This is Part 2 in a series on SQLite:

Introduction
Worked Example
Cheat Sheet

1 Open SQLite

Open a terminal and run:

$ sqlite3

SQLite version 3.45.1 2024-01-30 16:01:20
Enter ".help" for usage hints.
Connected to a transient in-memory database.
Use ".open FILENAME" to reopen on a persistent database.
sqlite>

As mentioned in the text, a “transient in-memory database” has been created for us to work in. This means that everything we do will be deleted when we close out of SQLite. We can make it persistent so that it can be saved to file with the following:

.open cricketers.db

We’ve used the name cricketers.db as we will be storing information about cricketers.

2 Create Tables

Create a teams table to store cricket team names:

-- Create a new table
CREATE TABLE teams (
    id INTEGER PRIMARY KEY AUTOINCREMENT,
    name TEXT,
    tournament TEXT
);

The PRIMARY KEY constraint ensures that each row’s id value is unique and can be used to identify that row - no two rows will have the same id number. Each time a new row is added, if no id is explicitly specified then SQL will provide the next highest number to be that row’s primary key.
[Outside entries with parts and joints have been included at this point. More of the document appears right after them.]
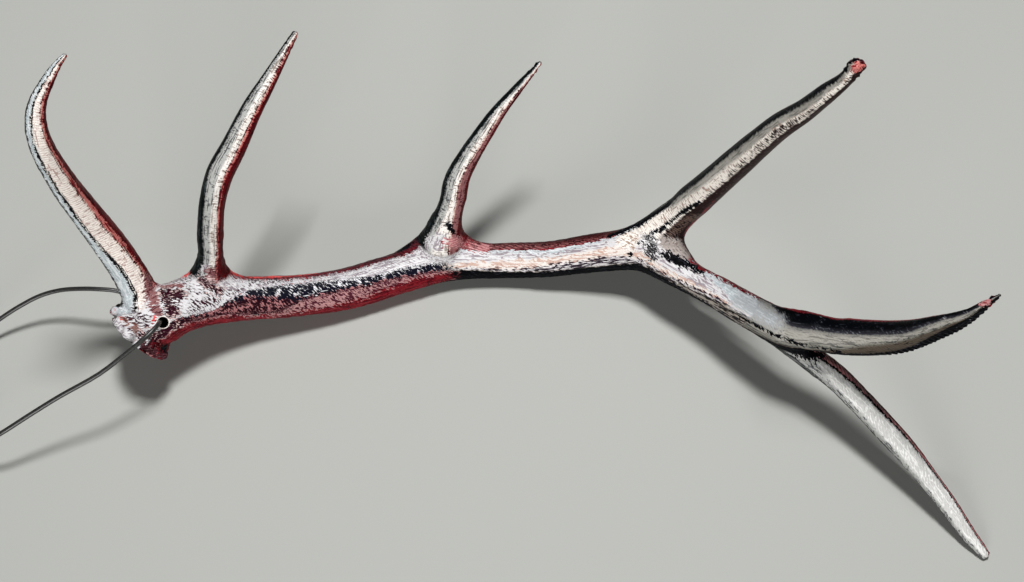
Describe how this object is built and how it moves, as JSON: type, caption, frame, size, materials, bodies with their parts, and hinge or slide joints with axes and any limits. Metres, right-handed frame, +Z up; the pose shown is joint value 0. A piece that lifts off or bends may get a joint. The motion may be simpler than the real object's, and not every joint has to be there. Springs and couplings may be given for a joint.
{
  "type": "elk antler ornament",
  "caption": "Small printed elk antler with a knobbly burr, a curved beam and pointed tines, lying on its beam, with a thin cord loop through its base.",
  "frame": {"origin": "under the middle of the antler, on the surface that it lies on", "axes": "+X from the burr towards the crown, +Y towards the side that the bez and trez tines lean to, +Z up"},
  "size_m": [0.2351, 0.0982, 0.091],
  "materials": {
    "antler": "silk tri-colour plastic, silver white with black and dark red",
    "cord": "waxed black cord"
  },
  "bodies": {
    "root": {"burr_base": "antler", "brow_tine": "antler", "bez_tine": "antler", "main_beam": "antler", "trez_tine": "antler", "royal_tine": "antler", "crown_beam": "antler", "fifth_tine": "antler", "beam_tip": "antler", "cord": "cord", "cord_coil": "cord", "cord_tie": "cord"}
  },
  "joints": []
}
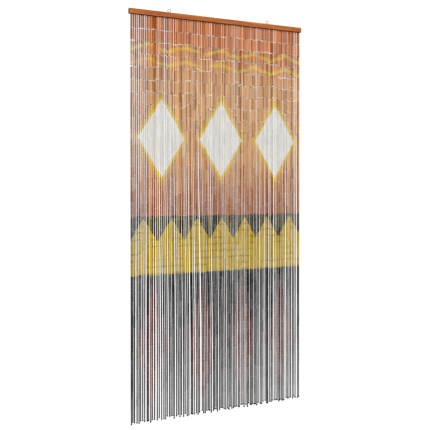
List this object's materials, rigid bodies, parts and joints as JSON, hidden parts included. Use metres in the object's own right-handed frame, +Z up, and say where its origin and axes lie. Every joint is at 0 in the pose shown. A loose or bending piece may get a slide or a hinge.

The AUTOINCREMENT command does the same thing but is more strict: if a row is ever deleted its id cannot be reused when a new row is added.

2.1 Populate the Table

We’re going to add in some cricket teams to our teams table:

-- Create and populate new rows
INSERT INTO teams(name, tournament) VALUES ('Hampshire Hawks', 'T20 Blast');
INSERT INTO teams(name, tournament) VALUES ('Sydney Sixers', 'Big Bash');
INSERT INTO teams(name, tournament) VALUES ('Yorkshire Vikings', 'T20 Blast');

Let’s have a look to double check that the table has been populated as expected:

-- Display all rows and columns
SELECT * FROM teams;

3 records
id	name	tournament
1	Hampshire Hawks	T20 Blast
2	Sydney Sixers	Big Bash
3	Yorkshire Vikings	T20 Blast

2.2 A Second Table

Create and populate a players table to store information about individual players:

-- Create a new table
CREATE TABLE players (
    id INTEGER PRIMARY KEY AUTOINCREMENT,
    name TEXT,
    runs INTEGER,
    average REAL,
    dob DATE
);

Insert data about players:

-- Create and populate new rows
INSERT INTO players(name, runs, average, dob) VALUES ('Ellyse Perry', 2173, 31.04, '1990-11-03');
INSERT INTO players(name, runs, average, dob) VALUES ('James Vince', 12564, 31.96, '1991-03-14');
INSERT INTO players(name, runs, average, dob) VALUES ('Hollie Armitage', 604, 17.20, '1997-06-14');
INSERT INTO players(name, runs, average, dob) VALUES ('Hilton Cartwright', 2550, 28.02, '1992-02-14');

Check:

-- Display all rows and columns
SELECT * FROM players;

4 records
id	name	runs	average	dob
1	Ellyse Perry	2173	31.04	1990-11-03
2	James Vince	12564	31.96	1991-03-14
3	Hollie Armitage	604	17.20	1997-06-14
4	Hilton Cartwright	2550	28.02	1992-02-14

2.3 A Cross-Reference Table

Now that we have a table of cricket teams and a table of cricket players we can create a relationship between these two sets of data and create team rosters that detail who plays for whom. Of course, each cricket team will have multiple players playing for it and one player can play for multiple teams, so the specific relationship will be many-to-many (many players are associated with each team and many teams are associated with each player).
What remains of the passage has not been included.